[Records with modeling code]
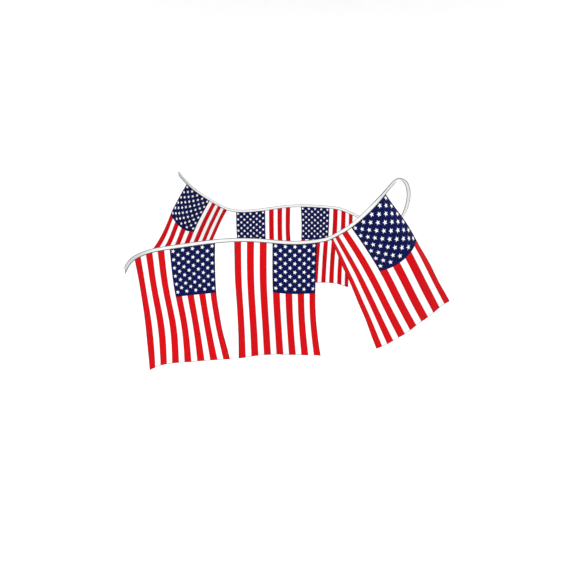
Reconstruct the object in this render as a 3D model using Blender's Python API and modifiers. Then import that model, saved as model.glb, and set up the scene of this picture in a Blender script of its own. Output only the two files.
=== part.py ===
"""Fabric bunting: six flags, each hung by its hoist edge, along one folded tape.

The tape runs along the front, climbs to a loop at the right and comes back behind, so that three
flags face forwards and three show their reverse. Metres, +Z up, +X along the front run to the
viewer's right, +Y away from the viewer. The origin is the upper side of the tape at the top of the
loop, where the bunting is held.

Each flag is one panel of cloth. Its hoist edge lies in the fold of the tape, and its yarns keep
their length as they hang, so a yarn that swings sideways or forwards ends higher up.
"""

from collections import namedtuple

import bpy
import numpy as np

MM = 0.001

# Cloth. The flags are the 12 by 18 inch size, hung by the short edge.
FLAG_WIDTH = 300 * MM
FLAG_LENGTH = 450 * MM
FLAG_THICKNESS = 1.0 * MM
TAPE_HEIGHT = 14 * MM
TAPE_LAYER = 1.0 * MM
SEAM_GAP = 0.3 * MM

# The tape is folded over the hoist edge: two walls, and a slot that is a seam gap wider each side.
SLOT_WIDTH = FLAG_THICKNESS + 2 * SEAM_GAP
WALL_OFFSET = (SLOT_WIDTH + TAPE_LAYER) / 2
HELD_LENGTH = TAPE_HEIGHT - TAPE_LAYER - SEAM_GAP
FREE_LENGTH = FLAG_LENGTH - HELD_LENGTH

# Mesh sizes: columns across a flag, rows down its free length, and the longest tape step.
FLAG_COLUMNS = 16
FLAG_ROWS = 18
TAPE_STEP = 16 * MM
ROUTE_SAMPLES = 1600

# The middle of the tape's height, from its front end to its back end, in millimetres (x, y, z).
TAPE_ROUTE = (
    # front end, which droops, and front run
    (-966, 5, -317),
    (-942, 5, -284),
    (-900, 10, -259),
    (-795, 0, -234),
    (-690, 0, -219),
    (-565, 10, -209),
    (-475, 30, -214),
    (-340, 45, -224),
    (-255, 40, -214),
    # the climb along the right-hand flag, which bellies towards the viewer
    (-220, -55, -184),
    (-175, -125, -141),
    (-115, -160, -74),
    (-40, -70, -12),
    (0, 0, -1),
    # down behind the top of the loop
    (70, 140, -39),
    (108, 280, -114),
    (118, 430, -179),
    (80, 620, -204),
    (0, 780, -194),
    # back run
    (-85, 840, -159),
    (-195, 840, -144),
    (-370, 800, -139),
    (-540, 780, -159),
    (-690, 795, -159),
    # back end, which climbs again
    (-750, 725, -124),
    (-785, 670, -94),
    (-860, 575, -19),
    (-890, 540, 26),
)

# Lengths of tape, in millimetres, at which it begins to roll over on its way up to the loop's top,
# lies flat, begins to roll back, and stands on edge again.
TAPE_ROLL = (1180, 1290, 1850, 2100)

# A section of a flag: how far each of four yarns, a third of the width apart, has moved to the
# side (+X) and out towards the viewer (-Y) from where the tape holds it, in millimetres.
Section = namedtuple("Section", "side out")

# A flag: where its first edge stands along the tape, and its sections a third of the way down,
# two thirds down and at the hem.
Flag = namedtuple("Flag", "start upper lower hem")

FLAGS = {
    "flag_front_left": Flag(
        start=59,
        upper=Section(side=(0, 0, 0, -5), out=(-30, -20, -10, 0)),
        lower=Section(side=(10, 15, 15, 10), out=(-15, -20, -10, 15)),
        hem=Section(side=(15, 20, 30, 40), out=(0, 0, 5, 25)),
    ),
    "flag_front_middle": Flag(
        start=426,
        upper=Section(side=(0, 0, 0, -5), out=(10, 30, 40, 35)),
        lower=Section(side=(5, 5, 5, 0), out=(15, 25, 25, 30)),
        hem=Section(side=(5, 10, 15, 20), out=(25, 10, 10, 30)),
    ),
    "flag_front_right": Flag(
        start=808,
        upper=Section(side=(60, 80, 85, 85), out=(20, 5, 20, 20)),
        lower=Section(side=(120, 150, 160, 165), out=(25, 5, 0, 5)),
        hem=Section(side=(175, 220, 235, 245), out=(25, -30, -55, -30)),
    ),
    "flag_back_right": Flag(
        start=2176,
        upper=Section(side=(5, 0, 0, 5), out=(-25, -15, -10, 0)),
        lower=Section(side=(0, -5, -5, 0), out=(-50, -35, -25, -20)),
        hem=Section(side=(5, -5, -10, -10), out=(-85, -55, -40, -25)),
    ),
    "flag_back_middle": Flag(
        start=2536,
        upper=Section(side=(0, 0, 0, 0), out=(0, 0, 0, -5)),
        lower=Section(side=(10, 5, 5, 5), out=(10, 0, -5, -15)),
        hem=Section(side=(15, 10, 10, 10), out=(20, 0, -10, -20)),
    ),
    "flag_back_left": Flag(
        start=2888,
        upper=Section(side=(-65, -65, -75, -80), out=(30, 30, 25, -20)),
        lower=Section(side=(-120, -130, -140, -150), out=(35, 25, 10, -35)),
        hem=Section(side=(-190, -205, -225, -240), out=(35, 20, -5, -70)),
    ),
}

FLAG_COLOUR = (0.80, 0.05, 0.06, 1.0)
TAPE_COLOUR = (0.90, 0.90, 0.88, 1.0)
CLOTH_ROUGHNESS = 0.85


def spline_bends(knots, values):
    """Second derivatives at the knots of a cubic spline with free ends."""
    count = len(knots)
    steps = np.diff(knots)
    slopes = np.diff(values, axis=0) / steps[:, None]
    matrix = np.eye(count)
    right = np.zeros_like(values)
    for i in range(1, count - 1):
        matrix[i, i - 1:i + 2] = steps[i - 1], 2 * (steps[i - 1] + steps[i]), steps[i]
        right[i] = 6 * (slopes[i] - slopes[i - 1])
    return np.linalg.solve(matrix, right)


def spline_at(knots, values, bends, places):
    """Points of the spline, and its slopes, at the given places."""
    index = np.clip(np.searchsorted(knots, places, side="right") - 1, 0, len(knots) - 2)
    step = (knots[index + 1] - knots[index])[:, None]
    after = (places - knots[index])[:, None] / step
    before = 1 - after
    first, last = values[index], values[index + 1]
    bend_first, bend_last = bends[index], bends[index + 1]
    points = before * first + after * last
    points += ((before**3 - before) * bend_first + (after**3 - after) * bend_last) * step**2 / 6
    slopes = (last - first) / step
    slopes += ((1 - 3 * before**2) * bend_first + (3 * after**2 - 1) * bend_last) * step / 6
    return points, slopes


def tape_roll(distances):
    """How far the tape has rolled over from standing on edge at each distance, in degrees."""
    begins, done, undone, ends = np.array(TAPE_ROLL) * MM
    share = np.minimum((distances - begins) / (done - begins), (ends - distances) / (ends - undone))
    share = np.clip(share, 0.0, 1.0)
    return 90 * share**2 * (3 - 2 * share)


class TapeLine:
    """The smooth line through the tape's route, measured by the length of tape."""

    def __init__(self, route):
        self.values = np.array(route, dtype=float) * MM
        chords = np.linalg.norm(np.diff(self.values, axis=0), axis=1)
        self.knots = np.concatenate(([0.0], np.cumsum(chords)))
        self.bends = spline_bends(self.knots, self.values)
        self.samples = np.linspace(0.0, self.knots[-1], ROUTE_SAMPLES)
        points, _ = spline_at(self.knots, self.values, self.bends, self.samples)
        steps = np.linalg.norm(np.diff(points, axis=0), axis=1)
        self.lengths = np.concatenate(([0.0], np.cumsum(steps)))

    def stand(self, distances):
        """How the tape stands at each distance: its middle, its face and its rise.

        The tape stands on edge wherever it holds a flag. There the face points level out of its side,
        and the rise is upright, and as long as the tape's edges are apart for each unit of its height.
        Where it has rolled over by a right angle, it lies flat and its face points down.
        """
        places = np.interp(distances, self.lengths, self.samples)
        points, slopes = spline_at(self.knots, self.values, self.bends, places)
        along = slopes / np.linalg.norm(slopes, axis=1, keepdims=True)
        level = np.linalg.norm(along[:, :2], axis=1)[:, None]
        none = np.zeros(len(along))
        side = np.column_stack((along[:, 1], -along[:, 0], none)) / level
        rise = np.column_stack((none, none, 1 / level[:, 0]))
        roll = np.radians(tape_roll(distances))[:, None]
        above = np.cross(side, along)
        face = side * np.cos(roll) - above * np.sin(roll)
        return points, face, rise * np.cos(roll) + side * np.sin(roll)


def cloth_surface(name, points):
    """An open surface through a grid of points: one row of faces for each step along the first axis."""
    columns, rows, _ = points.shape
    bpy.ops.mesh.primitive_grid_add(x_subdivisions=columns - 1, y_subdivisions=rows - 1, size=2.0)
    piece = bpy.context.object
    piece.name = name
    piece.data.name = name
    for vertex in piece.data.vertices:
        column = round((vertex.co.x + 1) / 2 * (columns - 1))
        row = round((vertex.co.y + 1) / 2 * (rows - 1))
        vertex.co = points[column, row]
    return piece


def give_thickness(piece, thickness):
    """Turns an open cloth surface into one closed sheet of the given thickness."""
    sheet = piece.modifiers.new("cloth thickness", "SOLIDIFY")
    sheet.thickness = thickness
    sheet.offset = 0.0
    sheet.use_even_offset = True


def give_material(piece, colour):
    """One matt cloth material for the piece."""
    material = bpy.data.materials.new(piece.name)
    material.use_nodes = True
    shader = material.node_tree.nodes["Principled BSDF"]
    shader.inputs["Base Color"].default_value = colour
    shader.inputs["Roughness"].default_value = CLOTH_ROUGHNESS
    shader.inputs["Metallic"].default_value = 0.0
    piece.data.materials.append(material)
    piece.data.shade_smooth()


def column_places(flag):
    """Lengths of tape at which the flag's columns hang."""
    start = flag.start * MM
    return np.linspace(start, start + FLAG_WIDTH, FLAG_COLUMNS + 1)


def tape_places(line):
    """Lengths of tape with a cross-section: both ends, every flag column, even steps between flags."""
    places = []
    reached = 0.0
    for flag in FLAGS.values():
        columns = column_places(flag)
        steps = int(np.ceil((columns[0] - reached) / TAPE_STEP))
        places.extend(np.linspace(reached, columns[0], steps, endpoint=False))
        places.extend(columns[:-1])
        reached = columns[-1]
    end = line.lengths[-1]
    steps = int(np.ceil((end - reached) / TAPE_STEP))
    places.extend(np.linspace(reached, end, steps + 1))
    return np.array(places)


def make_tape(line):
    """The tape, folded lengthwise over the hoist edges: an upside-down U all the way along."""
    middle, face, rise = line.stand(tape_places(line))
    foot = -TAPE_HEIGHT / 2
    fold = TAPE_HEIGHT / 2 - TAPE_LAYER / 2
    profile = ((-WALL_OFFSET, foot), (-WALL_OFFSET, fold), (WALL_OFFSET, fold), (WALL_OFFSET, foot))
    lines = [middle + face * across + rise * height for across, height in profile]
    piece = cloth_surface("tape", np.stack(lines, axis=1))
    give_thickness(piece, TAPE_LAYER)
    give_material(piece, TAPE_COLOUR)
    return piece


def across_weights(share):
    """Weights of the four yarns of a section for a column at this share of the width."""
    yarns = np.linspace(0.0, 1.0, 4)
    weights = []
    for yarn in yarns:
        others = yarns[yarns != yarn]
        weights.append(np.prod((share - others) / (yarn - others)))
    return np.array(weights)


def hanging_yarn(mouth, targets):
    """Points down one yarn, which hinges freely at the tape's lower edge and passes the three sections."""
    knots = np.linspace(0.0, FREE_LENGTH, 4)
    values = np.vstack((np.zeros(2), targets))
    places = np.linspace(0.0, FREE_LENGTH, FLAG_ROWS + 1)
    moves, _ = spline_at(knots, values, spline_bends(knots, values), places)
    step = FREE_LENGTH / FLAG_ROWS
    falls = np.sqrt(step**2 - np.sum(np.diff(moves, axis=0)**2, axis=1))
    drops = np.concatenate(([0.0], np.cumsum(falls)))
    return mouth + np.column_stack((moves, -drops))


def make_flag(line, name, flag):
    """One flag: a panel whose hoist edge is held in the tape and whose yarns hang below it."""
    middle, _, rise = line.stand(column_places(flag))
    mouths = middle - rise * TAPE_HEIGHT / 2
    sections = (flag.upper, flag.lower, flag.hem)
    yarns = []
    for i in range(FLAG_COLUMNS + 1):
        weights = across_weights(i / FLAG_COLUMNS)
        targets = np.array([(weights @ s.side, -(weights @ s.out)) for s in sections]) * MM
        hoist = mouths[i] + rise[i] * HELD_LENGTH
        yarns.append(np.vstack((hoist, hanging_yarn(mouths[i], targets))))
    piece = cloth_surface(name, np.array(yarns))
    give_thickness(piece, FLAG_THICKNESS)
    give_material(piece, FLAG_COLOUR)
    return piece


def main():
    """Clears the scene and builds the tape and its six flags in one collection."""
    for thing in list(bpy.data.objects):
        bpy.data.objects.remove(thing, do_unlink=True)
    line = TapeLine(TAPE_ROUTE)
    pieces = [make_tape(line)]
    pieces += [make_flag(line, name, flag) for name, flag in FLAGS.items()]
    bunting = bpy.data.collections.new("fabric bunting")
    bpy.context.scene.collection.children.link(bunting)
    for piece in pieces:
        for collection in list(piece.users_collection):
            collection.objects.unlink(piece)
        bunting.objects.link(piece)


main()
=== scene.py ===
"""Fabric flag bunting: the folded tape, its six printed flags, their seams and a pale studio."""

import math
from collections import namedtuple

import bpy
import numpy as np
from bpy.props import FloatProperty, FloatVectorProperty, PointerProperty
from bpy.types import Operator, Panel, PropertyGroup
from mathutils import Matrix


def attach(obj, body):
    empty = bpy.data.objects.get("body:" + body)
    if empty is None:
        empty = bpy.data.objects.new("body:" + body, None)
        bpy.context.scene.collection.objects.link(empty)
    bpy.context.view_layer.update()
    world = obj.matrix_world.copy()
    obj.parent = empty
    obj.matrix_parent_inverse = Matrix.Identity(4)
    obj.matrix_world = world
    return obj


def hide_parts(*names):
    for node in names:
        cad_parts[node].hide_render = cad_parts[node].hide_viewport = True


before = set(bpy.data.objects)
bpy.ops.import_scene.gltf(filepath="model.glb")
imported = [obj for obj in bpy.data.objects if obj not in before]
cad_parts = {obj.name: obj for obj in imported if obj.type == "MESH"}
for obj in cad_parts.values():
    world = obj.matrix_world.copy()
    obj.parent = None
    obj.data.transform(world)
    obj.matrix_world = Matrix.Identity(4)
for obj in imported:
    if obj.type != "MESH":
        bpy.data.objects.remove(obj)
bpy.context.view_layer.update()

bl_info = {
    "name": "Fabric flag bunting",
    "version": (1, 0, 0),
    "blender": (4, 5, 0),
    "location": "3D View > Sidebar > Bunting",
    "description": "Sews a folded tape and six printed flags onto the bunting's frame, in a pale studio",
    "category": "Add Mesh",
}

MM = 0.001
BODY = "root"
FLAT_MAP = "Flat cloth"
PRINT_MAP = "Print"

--

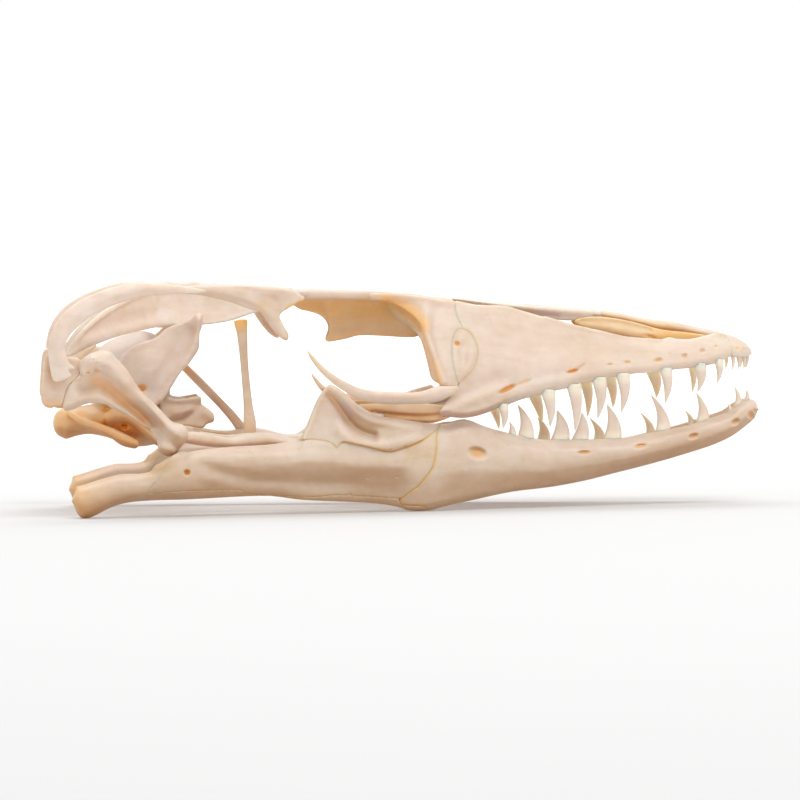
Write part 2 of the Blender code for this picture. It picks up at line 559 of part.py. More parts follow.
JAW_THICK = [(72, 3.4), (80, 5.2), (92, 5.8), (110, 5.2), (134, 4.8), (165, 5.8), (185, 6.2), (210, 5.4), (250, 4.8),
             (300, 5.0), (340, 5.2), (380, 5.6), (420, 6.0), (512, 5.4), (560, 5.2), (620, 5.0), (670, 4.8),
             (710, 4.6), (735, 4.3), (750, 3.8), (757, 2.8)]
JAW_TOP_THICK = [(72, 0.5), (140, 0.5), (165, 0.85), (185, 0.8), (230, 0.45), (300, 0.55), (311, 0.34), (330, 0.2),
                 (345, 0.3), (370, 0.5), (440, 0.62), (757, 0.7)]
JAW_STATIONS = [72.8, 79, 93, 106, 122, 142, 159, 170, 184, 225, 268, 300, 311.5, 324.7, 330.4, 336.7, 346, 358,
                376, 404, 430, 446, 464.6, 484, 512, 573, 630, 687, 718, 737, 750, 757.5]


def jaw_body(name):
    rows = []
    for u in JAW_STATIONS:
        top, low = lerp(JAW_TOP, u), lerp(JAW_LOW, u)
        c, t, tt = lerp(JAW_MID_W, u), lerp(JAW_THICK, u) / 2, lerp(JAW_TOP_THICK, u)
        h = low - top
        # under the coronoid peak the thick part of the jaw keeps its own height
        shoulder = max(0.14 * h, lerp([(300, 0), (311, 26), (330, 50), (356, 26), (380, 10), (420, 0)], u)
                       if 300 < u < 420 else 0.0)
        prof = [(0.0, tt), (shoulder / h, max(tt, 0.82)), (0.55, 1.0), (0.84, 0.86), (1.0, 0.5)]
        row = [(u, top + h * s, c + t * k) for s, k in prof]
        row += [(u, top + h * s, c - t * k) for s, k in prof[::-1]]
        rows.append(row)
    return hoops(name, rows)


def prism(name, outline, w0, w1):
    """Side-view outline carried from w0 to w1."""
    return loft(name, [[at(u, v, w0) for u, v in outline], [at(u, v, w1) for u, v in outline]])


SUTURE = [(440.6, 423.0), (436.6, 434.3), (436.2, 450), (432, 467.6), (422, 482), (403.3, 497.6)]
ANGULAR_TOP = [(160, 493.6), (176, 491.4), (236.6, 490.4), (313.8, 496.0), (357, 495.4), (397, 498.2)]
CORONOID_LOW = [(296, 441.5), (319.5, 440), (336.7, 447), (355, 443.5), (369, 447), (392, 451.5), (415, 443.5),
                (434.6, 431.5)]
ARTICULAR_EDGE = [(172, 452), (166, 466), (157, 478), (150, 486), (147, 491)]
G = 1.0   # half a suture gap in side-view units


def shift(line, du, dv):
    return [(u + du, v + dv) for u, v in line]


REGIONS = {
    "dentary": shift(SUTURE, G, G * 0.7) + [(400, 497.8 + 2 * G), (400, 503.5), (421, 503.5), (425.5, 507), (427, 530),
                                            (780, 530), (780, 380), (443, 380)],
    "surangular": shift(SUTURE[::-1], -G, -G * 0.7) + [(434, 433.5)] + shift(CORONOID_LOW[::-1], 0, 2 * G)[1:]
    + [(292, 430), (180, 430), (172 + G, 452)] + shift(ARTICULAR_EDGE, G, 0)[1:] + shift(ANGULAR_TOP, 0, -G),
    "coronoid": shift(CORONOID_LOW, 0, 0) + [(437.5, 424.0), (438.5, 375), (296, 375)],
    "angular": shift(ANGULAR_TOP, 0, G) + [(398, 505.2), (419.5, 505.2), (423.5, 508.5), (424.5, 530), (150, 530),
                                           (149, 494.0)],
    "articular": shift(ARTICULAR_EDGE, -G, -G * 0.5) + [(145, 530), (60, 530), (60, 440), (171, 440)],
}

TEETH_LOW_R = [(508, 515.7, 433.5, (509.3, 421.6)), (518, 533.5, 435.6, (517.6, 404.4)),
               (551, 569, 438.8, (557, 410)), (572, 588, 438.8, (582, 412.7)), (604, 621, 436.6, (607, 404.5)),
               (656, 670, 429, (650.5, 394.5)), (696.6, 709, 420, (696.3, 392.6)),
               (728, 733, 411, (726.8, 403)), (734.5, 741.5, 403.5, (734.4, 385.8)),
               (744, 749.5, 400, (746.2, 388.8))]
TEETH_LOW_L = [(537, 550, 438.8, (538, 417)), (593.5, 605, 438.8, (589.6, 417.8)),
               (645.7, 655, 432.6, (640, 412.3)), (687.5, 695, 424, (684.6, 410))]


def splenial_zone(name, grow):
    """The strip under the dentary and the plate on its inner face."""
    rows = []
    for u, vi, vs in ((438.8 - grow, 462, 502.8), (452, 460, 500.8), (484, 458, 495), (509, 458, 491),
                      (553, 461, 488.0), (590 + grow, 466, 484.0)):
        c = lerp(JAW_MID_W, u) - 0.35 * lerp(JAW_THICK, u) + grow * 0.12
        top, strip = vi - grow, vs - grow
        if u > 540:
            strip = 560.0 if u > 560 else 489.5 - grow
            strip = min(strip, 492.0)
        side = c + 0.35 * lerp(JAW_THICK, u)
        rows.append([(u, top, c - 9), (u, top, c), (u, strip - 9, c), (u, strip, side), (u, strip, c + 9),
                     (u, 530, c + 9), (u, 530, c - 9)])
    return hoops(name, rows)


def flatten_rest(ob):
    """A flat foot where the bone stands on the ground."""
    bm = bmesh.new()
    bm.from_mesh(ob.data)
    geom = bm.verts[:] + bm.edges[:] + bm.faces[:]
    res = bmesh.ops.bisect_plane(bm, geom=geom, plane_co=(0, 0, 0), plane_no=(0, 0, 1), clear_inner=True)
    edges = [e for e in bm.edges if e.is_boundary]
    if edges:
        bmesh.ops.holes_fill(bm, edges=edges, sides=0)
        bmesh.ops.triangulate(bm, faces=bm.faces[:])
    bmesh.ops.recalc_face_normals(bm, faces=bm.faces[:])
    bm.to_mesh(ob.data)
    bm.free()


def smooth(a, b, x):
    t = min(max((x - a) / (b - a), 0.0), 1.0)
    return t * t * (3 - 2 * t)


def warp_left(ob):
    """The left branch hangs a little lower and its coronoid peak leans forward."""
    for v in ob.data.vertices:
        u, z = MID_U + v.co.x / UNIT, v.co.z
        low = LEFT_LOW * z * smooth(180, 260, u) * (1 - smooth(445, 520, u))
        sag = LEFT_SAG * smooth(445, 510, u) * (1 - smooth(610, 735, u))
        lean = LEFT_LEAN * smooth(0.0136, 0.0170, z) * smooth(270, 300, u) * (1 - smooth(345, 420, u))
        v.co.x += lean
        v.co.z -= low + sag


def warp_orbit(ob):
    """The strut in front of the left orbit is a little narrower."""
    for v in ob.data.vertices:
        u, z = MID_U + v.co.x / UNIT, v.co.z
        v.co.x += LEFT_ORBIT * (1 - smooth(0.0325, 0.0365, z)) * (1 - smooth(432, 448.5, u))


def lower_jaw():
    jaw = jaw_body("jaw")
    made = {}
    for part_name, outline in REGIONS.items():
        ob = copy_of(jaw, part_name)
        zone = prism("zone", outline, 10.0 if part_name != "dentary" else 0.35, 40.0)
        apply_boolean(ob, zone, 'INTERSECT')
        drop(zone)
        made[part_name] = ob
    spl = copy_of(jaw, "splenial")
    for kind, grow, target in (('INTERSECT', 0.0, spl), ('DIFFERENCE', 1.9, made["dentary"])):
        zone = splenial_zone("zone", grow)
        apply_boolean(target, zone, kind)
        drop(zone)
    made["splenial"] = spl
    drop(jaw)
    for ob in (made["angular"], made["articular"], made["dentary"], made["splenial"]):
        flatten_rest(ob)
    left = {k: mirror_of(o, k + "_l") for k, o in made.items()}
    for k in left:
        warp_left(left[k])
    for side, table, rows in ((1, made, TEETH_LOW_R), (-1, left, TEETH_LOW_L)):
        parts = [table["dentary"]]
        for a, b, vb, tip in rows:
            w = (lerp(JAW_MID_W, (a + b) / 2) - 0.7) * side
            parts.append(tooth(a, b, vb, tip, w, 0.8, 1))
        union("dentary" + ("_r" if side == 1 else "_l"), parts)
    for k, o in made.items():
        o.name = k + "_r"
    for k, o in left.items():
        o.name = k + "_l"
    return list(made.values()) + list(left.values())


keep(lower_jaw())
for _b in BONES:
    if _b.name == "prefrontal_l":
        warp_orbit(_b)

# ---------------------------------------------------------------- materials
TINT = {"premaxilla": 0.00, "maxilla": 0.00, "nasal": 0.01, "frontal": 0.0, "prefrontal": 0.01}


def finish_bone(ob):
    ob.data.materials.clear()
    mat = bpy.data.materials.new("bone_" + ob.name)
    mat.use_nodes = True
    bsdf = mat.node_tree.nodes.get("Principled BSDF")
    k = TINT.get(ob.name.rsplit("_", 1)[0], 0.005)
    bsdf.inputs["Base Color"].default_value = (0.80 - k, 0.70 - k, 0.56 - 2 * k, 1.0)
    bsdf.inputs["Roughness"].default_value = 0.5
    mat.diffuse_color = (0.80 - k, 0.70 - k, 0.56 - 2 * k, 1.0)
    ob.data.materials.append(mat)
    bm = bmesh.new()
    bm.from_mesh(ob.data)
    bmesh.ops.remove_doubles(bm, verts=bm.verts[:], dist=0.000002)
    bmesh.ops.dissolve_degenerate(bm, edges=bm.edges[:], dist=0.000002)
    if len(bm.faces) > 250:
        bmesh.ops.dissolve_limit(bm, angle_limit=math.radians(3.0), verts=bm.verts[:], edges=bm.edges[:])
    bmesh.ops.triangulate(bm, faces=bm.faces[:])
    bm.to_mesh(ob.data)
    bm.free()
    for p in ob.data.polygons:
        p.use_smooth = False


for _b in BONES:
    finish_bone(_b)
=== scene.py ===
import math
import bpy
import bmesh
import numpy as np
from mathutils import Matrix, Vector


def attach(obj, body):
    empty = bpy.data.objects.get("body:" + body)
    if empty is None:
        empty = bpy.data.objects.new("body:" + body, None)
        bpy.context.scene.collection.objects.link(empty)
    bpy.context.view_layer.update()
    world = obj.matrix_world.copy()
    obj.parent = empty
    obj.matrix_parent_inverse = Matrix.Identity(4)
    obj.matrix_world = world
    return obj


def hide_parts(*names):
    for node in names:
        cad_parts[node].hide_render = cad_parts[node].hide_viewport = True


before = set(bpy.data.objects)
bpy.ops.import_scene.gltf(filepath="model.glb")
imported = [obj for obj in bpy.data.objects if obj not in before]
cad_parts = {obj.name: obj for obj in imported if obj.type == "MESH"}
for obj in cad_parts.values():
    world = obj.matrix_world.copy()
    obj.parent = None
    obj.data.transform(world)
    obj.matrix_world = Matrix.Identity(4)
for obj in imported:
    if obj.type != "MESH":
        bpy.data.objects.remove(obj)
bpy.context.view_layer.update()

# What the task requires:
Begin at the line that has "Reconstruct the object", stop after the line that has "loop, where the bunting is held.", and repeat exactly those lines, nothing more.

# Written answer:
Reconstruct the object in this render as a 3D model using Blender's Python API and modifiers. Then import that model, saved as model.glb, and set up the scene of this picture in a Blender script of its own. Output only the two files.
=== part.py ===
"""Fabric bunting: six flags, each hung by its hoist edge, along one folded tape.

The tape runs along the front, climbs to a loop at the right and comes back behind, so that three
flags face forwards and three show their reverse. Metres, +Z up, +X along the front run to the
viewer's right, +Y away from the viewer. The origin is the upper side of the tape at the top of the
loop, where the bunting is held.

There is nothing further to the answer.